A driver in Passau has been hit with a €5,000 fine because he was caught by traffic police giving the middle finger.

Driver in Bavaria gets €5,000 fine for giving the finger to speed camera

The district court of Passau sentenced the 53-year-old motorist to the fine after he was caught making the rude gesture in the direction of the speedometer last August on the A3 near the Donautal Ost service area, reported German media. 

The man was not caught speeding, however. According to traffic police who were in the speed camera vehicle at the time, another driver who had overtaken the 53-year-old was over the speed limit. 

When analysing the photo, the officers discovered the slower driver’s middle finger gesture and filed a criminal complaint.

The driver initially filed an objection against a penalty order, and the case dragged on for several months. However, he then accepted the complaint. He was sentenced to 50 ‘unit fines’ of €100 on two counts of insulting behaviour, amounting to €5,000.

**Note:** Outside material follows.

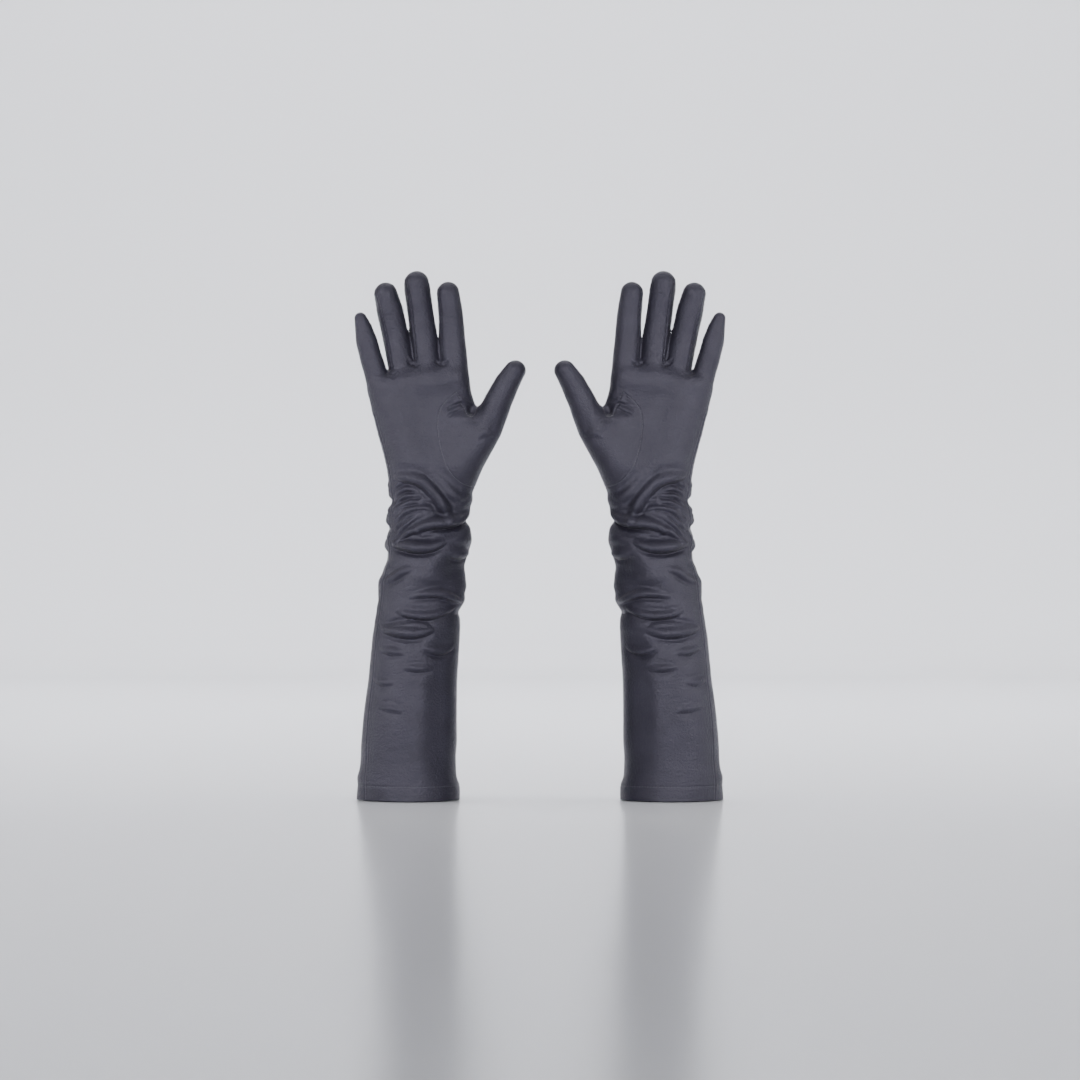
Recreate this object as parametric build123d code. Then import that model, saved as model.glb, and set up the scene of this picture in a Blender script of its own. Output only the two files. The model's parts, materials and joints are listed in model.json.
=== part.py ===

READ ALSO: The German rules of the road that are hard to get your head around

In a letter to police, the man said he regretted the incident and apologised. 

Police said it was “not a petty offence”, and that the sentence could have been “even more drastic”.

People who give insults while driving can face a prison sentences of up to a year.

“Depending on the nature and manner of the incident or in the case of persons with a previous conviction, even a custodial sentence without parole may be considered for an insult,” police in Passau said. 

What does the law say?

Showing the middle finger to another road user in road traffic is an offence in Germany under Section 185 of the Criminal Code (StGB). It’s punishable by a prison sentence of up to one year or a fine.

People can file a complaint if someone shows them the middle finger in road traffic, but it usually only has a chance of success if witnesses can prove that it happened.

As well as the middle finger, it can also be an offence to verbally insult someone.